I remember we got some laughs out of the jokes on Twitter about that.

Her: come over.

Alan: I can’t. I’m playing in the Munster championship. 

Her: My parents aren’t home. 



Thankfully, hurling currently has a golden generation of purebred inside forwards. Eoin Cody and Conor Whelan are able and willing to make that run all day. 

Kilkenny’s theory was right, their mistakes came in execution but that is understandable. These things take time. Limerick’s system is near perfect. At the same time, they are the best in the country because they have the best players. Fewer mistakes. 

As for Galway, they seem a team that the county can really get behind and take pride in.
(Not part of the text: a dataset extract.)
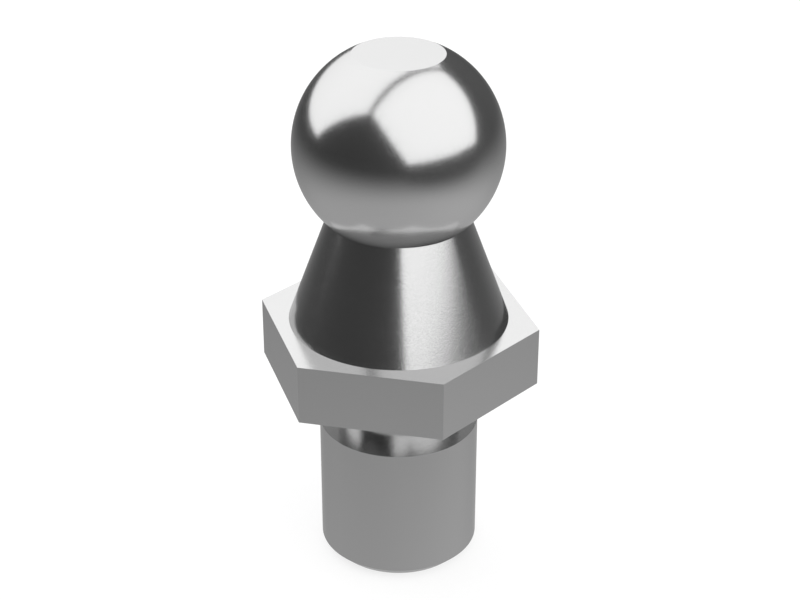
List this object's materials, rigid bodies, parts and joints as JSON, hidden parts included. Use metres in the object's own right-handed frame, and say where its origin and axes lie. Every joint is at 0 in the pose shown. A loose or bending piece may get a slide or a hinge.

I was in Wexford Park on sideline reporting duty and left feeling more upbeat about their future prospects. Henry Shefflin was right in front of me, and all day long he was gently encouraging wing-forward Cianan Fahy. “Up and down. Go again. Keep working!” 

That is what he is emphasising. Their KPIs are most likely around work rate and honesty. While Fahy had a mixed day out that day, he emptied himself. Fast forward to last Sunday and who was it working up the field and intercepting the ball for Galway’s goal?

It comes down to how we measure a player. Graeme Mulcahy wasn’t one of Cork’s main torturers on the ball in the first round of the Munster championship. Yet it was noticeable that John Kiely celebrates and values him. He did his role perfectly in terms of tackling and forcing turnovers. His performance is based on a particular plan with a predefined role. 

The camera can tell you one part, but not all, of the story.